EXERCISE DIRECTIONS:
Identify every line containing the word "FreeCAD" and reproduce each one.

Scripts that build objects:
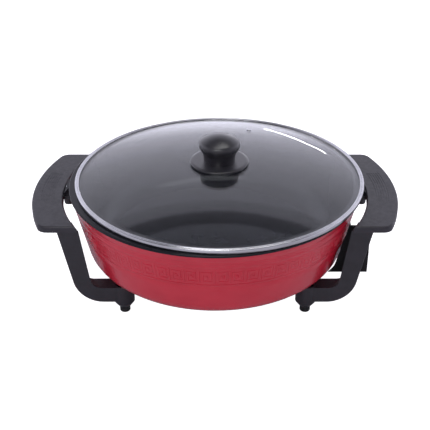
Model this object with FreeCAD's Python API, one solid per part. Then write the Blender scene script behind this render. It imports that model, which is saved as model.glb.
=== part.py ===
"""Round electric griddle: cast pan in a pressed outer shell, two handles with legs, glass lid.

Millimetres.  +Z is up, the feet stand on z = 0, +X points to the socket side,
and the origin is under the middle of the pan.  Every node is written to parts/NODE.step.
"""
import FreeCAD
import Part
import math
import os

V = FreeCAD.Vector

# ---- Pan casting ----
RIM_TOP = 141.0              # top of the pan's lip above the table
RIM_RADIUS = 182.0           # outside of the lip
LIP_WIDTH = 10.0
LIP_THICKNESS = 3.0
LIP_OVERHANG = 1.5           # lip beyond the shell
PAN_LEAN = 0.2               # outward run of the pan's wall for each millimetre up
PAN_WALL = 3.2
FLOOR_LIFT = 15.5            # cooking floor above the shell's underside
FLOOR_THICKNESS = 5.5
PAN_CORNER_RADIUS = 32.0

# ---- Outer shell ----
SHELL_LEAN = 0.229           # outward run of the shell for each millimetre up
SHELL_WALL = 1.2
SHELL_BOTTOM = 43.0
SHELL_CORNER_RADIUS = 26.0
SHELL_HOLE_SETBACK = 54.0    # hole in the shell's bottom, in from the lip
SHELL_CUT_GAP = 0.4          # round the bosses, ears and socket pad that pass through

# ---- Leg bosses, posts and feet ----
POST_SETBACK = 69.7          # posts in from the lip, along X
POST_Y = 84.0
BOSS_RADIUS = 9.2
BOSS_DROP = 6.0              # boss below the shell
POST_RADIUS = 12.6
POST_CUP_RADIUS = 10.4
POST_CUP_DEPTH = 3.0
POST_BOTTOM = 9.0
POST_TAPER_HEIGHT = 6.0
POST_TIP_RADIUS = 8.2
POST_SHOULDER_DROP = 7.0     # seat of the leg screw's washer below the boss
FOOT_RADIUS = 6.5
FOOT_PLUG_RADIUS = 5.6
FOOT_PLUG_LENGTH = 13.0
LEG_SCREW_RADIUS = 2.5
LEG_SCREW_REACH = 13.0       # thread inside the boss
LEG_HEAD_RADIUS = 4.7
LEG_HEAD_HEIGHT = 3.5
WASHER_THICKNESS = 1.0

# ---- Handle and leg frame ----
GRIP_DROP = 12.8             # top of the grip below the lip
GRIP_THICKNESS = 8.0
GRIP_GAP = 8.0               # finger gap between the lip and the grip
GRIP_WIDTH = 38.0
GRIP_OVERHANG = 3.7          # grip beyond the legs, front and back
GRIP_SKIN = 3.0
GRIP_CORNER_RADIUS = 13.0
GRIP_EDGE_RADIUS = 2.0
LEG_DEPTH = 21.0
LEG_TOP_WIDTH = 26.4
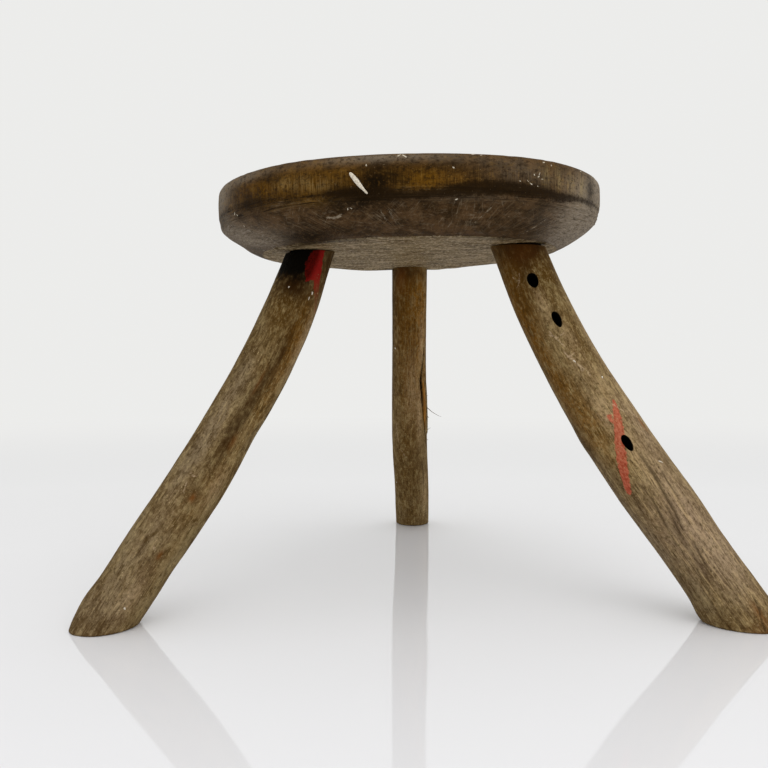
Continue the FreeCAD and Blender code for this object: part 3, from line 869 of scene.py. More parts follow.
class Branch:
    """A bent leg: its axis, its radius and the directions round it."""

    def __init__(self, name):
        sizes = leg_sizes[name]
        self.name = name
        self.outward = heading(sizes["heading"])
        socket = heading(sizes["socket"])
        self.top = self.on_underside(seat_base + socket * (seat_diameter / 2 - sizes["inset"]))
        below_seat = Vector((self.top.x, self.top.y, 0))
        sideways = UP.cross(self.outward)
        points = []
        for drop, splay, sway in zip(drop_shares, splay_shares, sway_shares[name]):
            splayed = self.top.lerp(below_seat, drop) + self.outward * (sizes["splay"] * splay)
            points.append(splayed + sideways * (sizes["sway"] * sway))
        self.radii = sizes["diameter"] / 2 * np.array(girth_shares[name])
        self.axis = (points[0] - points[2]).normalized()
        self.through = seat_thickness / self.axis.dot(seat_normal)
        self.end = self.top + self.axis * self.through
        self.shares = np.linspace(drop_shares[0], drop_shares[-1], axis_steps)
        self.line = curve(drop_shares, [tuple(point) for point in points], self.shares)
        lengths = lengths_along(self.line)
        self.lengths = lengths - np.interp(0, self.shares, lengths)
        self.down = unit(np.gradient(self.line, axis=0))
        self.front = unit(np.array(FRONT) - self.down * (self.down @ np.array(FRONT))[:, None])
        self.right = np.cross(self.front, self.down)
        self.girth = curve(drop_shares, self.radii, self.shares)

    def on_underside(self, point):
        """The point of the seat's tilted underside straight above or below another."""
        level = Vector((point.x, point.y, seat_base.z))
        return level - UP * (seat_normal.dot(level - seat_base) / seat_normal.z)

    def at(self, values, along):
        """Values kept along the axis, at distances down from the seat."""
        if values.ndim == 1:
            return np.interp(along, self.lengths, values)
        return np.stack([np.interp(along, self.lengths, column) for column in values.T], axis=-1)

    def out(self, along, turn):
        """The direction away from the axis."""
        turn = np.radians(turn)[..., None]
        return self.at(self.front, along) * np.cos(turn) + self.at(self.right, along) * np.sin(turn)

    def sunk(self, along, turn, depth):
        """Points at a depth below the nominal surface."""
        radius = self.at(self.girth, along) - depth
        return self.at(self.line, along) + self.out(along, turn) * radius[..., None]

    def height(self, along, turn):
        """Heights of the nominal surface over the floor."""
        return self.sunk(along, turn, 0.0)[..., 2]

    def surface(self, along, turn):
        """Points of the tooled surface."""
        return self.sunk(along, turn, leg_depth(self, along, turn))

    def spot(self, along, turn):
        """One point of the tooled surface and its direction away from the axis."""
        here = np.array([along])
        turn = np.array([turn])
        return self.surface(here, turn)[0], self.out(here, turn)[0]

    def grain(self, along, turn, inward=0.0):
        """Places in the leg as if it were straight, for grain that follows its bend."""
        radius = self.at(self.girth, along) - inward
        turn = np.radians(turn)
        shift = leg_grain_shift * list(leg_sizes).index(self.name)
        return np.stack([radius * np.cos(turn) + shift, radius * np.sin(turn), along], axis=-1)

    def shoulder_plane(self):
        """A point and the normal of the plane that ends the leg under the seat."""
        reach = self.radii[1] / cos(self.axis.angle(seat_normal))
        inner_edge = self.on_underside(self.top - self.outward * reach)
        tilt = Quaternion(seat_normal.cross(self.outward).normalized(), radians(shoulder_tilt))
        return inner_edge - seat_normal * shoulder_gap, tilt @ seat_normal

    def crossing(self, turn, point, normal):
        """How far down the axis each line of the surface crosses a plane."""
        along = np.linspace(self.lengths[0], self.lengths[-1], crossing_steps)
        rows, turns = (grid.ravel() for grid in np.meshgrid(along, turn, indexing="ij"))
        height = (self.surface(rows, turns) - np.array(point)) @ np.array(normal)
        height = height.reshape(len(along), len(turn))
        index = np.argmax(height < 0, axis=0)
        columns = np.arange(len(turn))
        above = height[index - 1, columns]
        below = height[index, columns]
        return along[index - 1] + (along[index] - along[index - 1]) * above / (above - below)

    def tenon_ring(self, turn, point, normal, growth=0.0):
        """Where the lines of the tenon cross a plane."""
        axis = np.array(self.axis)
        front = unit(np.array(FRONT) - axis * (axis @ np.array(FRONT)))
        right = np.cross(front, -axis)
        angle = np.radians(turn)[:, None]
        out = front * np.cos(angle) + right * np.sin(angle)
        base = np.array(self.top) + out * (self.radii[1] - tenon_shoulder + growth)
        lean = axis - out * (tenon_taper / self.through)
        reach = ((np.array(point) - base) @ np.array(normal)) / (lean @ np.array(normal))
        return base + lean * reach[:, None]

    def locate(self, rows):
        """Distance down the axis, turn and depth below the nominal surface of points."""
        nearest = np.zeros(len(rows), int)
        for start in range(0, len(rows), locate_block):
            block = rows[start : start + locate_block]
            gaps = (block**2).sum(axis=1)[:, None] - 2 * block @ self.line.T + (self.line**2).sum(axis=1)
            nearest[start : start + locate_block] = gaps.argmin(axis=1)
        offset = rows - self.line[nearest]
        ways = (self.down, self.front, self.right)
        ahead, front, right = ((offset * way[nearest]).sum(axis=1) for way in ways)
        depth = self.girth[nearest] - np.hypot(front, right)
        return self.lengths[nearest] + ahead, np.degrees(np.arctan2(right, front)), depth


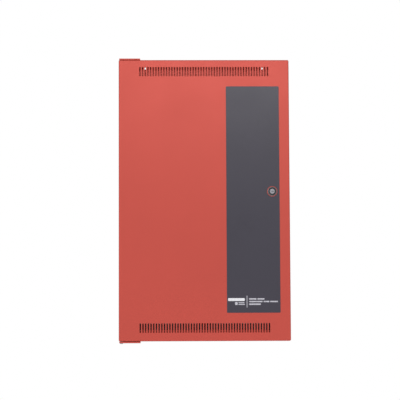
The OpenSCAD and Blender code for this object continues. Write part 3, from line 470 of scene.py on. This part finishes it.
film_rings = [film_ring(0.18, door_front + label_t), film_ring(0.05, door_front + label_t - 0.06),
              film_ring(0, door_front + label_t - 0.18), film_ring(0, door_front)]
for low, high in zip(film_rings, film_rings[1:]):
    for k in range(28):
        film.faces.new((low[k], low[(k + 1) % 28], high[(k + 1) % 28], high[k]))
front_hole, back_hole = punched(
    film, round_hole(12.4, 56), lambda a, b, d: at(lock_x + a, lock_up + b, door_front + label_t - d),
    label_t, 0.12)
fill_between(film, film_rings[0], [front_hole])
fill_between(film, film_rings[-1], [back_hole])
built("label", film, label_film, "door", ["door_label"])

print_white = finish("label_print", (0.55, 0.54, 0.60), 0.5, tone=(220, 0.5), grained=(2500, 0.004),
                     spread=0.1)
print_grey = finish("label_rule", (0.30, 0.29, 0.33), 0.5, tone=(220, 0.2), grained=(2500, 0.004),
                    spread=0.1)


def printed(name, bars, material):
    """Thin bars of ink on the label, each by its left, right, top and foot, with round ends."""
    ink = bmesh.new()
    for left, right, high, low in bars:
        r = min(high - low, right - left) * 0.3
        top_ring, ring = ([ink.verts.new(at(
            (right - r if sx > 0 else left + r) + (r - inset) * cos(radians(90 * i + 22.5 * j)),
            (high - r if sy > 0 else low + r) + (r - inset) * sin(radians(90 * i + 22.5 * j)),
            door_front + label_t + over))
            for i, (sx, sy) in enumerate(quarters) for j in range(5)]
            for inset, over in ((0.1, 0.03), (0, -0.05)))
        ink.faces.new(top_ring)
        for j in range(20):
            ink.faces.new((top_ring[j], ring[j], ring[(j + 1) % 20], top_ring[(j + 1) % 20]))
    built(name, ink, material, "door")


mark_bars = [(54.8, 94.5, -234.6, -241.4)]
line_bars = [(71.2, 77.6, -243.8, -250.8), (79.4, 93.6, -244.2, -246.6), (79.4, 94.4, -248.2, -250.6),
             (104.5, 122.2, -234.9, -238.4), (124.4, 141.0, -234.9, -238.4),
             (104.5, 136.6, -241.2, -244.4), (138.8, 152.4, -241.2, -244.4), (154.6, 173.0, -241.2, -244.4),
             (104.5, 132.5, -247.2, -250.8)]
printed("label_mark", mark_bars, finish(
    "label_mark_ink", (0.86, 0.86, 0.90), 0.5, tone=(220, 0.2), grained=(2500, 0.004), spread=0.1))
printed("label_lines", line_bars, print_white)
printed("label_divider", [(98.2, 101.2, -228.6, -257.0)], print_grey)


# Lock: a turned zinc body in black with a bevelled bezel, its threaded barrel flattened on two
# sides, held by a nut behind the door. Its bright key plug has a level keyway and turns the cam.
tree = started("lock_black")
lock_place = node_in(tree, "TexCoord")
lock_faces = node_in(tree, "SeparateXYZ", {"Vector": lock_place.outputs["Normal"]})
lock_bevel = node_in(tree, "MapRange", {
    "Value": lock_faces.outputs["Y"], "From Min": -0.97, "From Max": -0.90})
lock_rubbed = blended(tree, lock_bevel.outputs[0], (0.018, 0.017, 0.020, 1), (0.34, 0.34, 0.37, 1))
lock_black = finish("lock_black", lock_rubbed, 0.20, tone=(90, 0.2), grained=(1300, 0.006), spread=0.10)
tree.links.new(lock_bevel.outputs[0], tree.nodes["Principled BSDF"].inputs["Metallic"])
lock_chrome = finish("lock_chrome", (0.36, 0.36, 0.39), 0.22, tone=(90, 0.1), grained=(1800, 0.004),
                     spread=0.10, Metallic=1.0)
zinc = finish("zinc_plated_steel", (0.58, 0.59, 0.60), 0.34, tone=(45, 0.16), grained=(420, 0.006),
              spread=0.22, Metallic=1.0)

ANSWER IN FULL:
Model this object with FreeCAD's Python API, one solid per part. Then write the Blender scene script behind this render. It imports that model, which is saved as model.glb.
import FreeCAD
V = FreeCAD.Vector
Continue the FreeCAD and Blender code for this object: part 3, from line 869 of scene.py. More parts follow.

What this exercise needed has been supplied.